> Description of the task:
Copy out every line that contains the word "bends".

> Dataset records:
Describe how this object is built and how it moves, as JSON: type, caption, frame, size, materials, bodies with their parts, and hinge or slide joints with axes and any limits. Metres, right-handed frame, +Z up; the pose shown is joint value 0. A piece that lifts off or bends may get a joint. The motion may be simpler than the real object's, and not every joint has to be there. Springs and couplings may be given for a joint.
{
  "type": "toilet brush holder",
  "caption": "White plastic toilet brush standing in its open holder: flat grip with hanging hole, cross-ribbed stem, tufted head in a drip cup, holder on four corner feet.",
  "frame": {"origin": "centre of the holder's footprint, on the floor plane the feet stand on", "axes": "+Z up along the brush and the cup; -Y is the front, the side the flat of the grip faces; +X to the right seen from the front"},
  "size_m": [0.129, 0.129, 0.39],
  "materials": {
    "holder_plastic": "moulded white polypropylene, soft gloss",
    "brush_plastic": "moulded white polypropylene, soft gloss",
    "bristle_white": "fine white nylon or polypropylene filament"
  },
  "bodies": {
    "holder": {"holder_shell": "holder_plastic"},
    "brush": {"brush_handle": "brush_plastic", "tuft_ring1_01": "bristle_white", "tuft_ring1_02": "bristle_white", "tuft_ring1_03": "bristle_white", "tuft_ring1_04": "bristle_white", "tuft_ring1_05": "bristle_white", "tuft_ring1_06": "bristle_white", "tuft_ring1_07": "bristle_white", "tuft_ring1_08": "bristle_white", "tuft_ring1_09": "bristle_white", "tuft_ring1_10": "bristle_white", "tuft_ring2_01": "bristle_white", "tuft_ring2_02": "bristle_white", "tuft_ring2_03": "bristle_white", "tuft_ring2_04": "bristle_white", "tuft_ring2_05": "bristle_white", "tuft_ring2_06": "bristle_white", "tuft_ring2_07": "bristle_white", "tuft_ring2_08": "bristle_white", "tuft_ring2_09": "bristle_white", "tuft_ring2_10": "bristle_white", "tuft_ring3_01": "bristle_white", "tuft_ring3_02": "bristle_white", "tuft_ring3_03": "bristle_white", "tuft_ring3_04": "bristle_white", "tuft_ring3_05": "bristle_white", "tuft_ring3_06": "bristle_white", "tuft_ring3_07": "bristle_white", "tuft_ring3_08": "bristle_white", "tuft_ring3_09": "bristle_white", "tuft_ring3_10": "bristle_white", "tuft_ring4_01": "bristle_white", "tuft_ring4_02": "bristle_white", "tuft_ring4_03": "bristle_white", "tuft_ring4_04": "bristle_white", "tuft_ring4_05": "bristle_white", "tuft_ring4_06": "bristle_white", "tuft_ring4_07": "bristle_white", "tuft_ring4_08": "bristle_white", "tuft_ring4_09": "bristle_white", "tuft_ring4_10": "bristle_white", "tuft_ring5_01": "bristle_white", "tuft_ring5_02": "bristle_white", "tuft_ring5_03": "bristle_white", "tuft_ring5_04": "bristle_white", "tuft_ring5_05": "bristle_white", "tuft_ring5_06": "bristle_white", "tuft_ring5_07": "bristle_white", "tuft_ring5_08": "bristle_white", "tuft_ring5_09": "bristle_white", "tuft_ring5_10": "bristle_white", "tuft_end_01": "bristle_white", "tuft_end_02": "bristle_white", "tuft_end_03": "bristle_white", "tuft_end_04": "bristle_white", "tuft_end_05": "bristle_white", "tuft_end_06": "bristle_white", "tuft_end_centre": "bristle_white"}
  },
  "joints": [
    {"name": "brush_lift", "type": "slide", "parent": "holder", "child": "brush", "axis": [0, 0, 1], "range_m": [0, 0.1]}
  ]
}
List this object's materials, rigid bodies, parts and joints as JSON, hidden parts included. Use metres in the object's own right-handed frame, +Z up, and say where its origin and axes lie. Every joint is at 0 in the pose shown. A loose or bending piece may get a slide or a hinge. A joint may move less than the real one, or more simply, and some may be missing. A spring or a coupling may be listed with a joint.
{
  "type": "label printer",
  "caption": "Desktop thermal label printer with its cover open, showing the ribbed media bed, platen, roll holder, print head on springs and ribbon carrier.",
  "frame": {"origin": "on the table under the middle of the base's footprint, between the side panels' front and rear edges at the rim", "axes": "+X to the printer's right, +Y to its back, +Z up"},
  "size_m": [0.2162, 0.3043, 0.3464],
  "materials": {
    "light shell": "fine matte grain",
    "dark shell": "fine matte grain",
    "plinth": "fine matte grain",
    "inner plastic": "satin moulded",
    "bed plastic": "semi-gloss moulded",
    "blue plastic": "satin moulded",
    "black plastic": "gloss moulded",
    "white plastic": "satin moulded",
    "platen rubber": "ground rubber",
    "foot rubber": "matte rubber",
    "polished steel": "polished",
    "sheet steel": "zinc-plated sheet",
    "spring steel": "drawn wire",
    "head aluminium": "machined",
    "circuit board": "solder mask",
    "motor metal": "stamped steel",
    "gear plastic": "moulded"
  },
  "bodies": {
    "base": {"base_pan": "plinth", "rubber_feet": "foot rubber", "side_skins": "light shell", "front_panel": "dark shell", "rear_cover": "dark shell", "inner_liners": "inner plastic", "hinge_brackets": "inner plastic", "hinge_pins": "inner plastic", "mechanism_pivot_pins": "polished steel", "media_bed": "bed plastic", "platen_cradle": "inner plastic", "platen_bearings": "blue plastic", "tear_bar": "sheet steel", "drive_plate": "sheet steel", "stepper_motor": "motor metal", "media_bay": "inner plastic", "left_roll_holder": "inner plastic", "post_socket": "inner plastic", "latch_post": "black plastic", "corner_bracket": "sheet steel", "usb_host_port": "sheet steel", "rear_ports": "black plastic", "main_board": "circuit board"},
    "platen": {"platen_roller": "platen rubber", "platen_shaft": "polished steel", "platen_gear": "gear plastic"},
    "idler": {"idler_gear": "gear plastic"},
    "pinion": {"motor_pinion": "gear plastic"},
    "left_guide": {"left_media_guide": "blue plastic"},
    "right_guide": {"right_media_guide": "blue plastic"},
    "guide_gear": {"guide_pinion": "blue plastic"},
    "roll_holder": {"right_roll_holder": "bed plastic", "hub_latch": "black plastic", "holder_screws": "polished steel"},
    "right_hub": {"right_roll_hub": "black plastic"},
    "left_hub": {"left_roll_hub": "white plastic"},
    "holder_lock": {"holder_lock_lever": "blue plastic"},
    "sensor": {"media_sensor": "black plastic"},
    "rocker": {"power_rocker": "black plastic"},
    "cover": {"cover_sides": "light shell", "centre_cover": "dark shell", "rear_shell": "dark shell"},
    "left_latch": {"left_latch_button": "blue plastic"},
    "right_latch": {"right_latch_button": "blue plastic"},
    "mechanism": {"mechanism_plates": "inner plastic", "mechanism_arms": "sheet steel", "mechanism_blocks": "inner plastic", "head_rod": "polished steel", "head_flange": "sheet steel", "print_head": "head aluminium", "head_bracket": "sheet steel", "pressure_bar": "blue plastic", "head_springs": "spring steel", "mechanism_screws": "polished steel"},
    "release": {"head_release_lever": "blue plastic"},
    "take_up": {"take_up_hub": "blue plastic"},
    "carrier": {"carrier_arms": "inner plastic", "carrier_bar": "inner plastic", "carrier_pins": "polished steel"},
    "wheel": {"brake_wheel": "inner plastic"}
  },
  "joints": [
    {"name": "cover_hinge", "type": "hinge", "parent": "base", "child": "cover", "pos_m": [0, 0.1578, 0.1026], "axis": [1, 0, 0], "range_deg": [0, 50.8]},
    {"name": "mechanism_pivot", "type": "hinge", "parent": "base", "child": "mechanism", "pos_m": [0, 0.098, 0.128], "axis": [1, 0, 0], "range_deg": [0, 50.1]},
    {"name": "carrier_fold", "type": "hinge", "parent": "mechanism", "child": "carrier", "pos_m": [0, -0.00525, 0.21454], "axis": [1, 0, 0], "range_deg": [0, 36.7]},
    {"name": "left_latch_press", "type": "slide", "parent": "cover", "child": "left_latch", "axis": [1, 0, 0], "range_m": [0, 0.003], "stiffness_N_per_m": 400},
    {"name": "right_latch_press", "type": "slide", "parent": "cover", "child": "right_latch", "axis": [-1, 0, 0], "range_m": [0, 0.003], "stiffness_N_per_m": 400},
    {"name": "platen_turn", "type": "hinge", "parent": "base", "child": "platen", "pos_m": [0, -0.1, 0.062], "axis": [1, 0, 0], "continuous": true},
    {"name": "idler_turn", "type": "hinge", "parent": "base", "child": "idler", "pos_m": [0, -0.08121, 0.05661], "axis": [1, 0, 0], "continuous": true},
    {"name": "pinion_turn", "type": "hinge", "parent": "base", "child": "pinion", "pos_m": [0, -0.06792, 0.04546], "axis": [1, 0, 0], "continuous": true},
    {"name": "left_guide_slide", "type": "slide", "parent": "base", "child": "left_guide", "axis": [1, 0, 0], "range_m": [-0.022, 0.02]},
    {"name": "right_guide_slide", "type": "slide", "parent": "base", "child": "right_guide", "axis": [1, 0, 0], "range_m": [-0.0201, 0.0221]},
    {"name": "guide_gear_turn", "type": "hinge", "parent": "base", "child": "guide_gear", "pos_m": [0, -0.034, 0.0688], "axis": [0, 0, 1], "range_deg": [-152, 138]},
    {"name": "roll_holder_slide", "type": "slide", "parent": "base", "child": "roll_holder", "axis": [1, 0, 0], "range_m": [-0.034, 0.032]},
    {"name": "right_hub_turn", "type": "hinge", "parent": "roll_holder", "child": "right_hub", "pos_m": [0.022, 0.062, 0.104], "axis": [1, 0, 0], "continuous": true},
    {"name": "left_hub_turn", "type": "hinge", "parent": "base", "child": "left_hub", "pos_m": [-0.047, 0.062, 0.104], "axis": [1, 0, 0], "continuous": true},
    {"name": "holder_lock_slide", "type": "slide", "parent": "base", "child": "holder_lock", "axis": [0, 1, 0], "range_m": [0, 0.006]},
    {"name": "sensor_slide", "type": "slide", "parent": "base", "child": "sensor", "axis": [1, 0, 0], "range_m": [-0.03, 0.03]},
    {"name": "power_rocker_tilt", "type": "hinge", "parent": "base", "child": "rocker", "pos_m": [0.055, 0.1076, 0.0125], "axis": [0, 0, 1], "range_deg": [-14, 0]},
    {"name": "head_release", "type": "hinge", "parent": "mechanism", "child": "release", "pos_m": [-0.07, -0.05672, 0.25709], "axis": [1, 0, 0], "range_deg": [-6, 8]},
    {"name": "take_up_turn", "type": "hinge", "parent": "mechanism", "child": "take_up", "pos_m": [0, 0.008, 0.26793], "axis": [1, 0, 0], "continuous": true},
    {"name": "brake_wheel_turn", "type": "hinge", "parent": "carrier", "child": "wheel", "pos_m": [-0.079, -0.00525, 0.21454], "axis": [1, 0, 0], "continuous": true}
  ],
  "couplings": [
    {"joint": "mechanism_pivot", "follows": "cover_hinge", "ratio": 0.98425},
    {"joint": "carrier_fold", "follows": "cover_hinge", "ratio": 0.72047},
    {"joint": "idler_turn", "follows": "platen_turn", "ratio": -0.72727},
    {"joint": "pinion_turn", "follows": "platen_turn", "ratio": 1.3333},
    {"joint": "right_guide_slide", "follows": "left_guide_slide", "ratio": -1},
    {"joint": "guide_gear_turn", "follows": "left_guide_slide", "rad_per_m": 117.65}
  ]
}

* * *

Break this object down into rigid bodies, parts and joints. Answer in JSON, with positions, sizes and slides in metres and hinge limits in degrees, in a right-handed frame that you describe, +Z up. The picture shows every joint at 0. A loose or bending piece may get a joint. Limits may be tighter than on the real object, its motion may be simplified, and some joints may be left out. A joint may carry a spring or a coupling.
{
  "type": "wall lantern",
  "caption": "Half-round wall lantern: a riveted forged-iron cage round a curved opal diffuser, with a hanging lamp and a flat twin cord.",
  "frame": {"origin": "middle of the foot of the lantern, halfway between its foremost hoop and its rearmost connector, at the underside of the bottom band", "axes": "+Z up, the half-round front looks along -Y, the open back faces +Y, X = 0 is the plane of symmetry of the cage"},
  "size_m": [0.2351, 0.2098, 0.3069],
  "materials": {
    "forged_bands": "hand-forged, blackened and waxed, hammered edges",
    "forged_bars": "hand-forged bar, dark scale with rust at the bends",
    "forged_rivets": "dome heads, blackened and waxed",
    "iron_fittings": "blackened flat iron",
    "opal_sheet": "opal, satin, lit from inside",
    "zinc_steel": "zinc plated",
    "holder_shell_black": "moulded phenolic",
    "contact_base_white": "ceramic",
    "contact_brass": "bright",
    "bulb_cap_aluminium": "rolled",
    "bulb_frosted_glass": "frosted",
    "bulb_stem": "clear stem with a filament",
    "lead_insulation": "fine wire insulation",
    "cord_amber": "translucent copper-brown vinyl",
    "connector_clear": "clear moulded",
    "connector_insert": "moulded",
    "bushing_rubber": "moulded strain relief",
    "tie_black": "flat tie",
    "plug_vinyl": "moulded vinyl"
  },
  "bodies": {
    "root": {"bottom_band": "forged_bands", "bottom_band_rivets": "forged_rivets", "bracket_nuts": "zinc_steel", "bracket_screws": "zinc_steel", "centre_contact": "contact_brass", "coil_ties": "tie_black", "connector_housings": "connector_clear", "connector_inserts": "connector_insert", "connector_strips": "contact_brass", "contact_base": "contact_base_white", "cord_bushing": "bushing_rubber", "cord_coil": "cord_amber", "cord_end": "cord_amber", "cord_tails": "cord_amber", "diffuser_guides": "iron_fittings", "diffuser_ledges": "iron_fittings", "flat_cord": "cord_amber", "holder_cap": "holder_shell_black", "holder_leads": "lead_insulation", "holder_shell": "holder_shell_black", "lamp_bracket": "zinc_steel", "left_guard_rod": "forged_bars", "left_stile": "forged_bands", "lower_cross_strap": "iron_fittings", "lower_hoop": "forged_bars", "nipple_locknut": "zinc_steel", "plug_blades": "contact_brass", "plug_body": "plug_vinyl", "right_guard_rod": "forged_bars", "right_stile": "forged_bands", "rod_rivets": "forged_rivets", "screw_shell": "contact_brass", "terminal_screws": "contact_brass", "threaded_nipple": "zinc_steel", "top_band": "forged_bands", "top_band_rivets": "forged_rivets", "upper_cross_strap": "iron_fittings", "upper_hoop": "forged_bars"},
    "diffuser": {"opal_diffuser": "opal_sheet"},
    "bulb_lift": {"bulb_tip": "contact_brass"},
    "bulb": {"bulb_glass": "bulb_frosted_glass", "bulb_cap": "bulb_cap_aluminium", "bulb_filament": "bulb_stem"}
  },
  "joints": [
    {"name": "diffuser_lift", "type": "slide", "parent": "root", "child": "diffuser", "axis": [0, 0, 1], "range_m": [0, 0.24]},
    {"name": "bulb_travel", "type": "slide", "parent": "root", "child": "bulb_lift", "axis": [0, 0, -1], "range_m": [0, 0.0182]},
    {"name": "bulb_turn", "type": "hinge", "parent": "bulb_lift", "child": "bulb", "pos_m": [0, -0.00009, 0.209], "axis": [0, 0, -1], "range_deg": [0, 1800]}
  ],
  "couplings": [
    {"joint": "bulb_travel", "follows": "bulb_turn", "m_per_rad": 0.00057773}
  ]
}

> Result below:
Describe how this object is built and how it moves, as JSON: type, caption, frame, size, materials, bodies with their parts, and hinge or slide joints with axes and any limits. Metres, right-handed frame, +Z up; the pose shown is joint value 0. A piece that lifts off or bends may get a joint. The motion may be simpler than the real object's, and not every joint has to be there. Springs and couplings may be given for a joint.
    "forged_bars": "hand-forged bar, dark scale with rust at the bends",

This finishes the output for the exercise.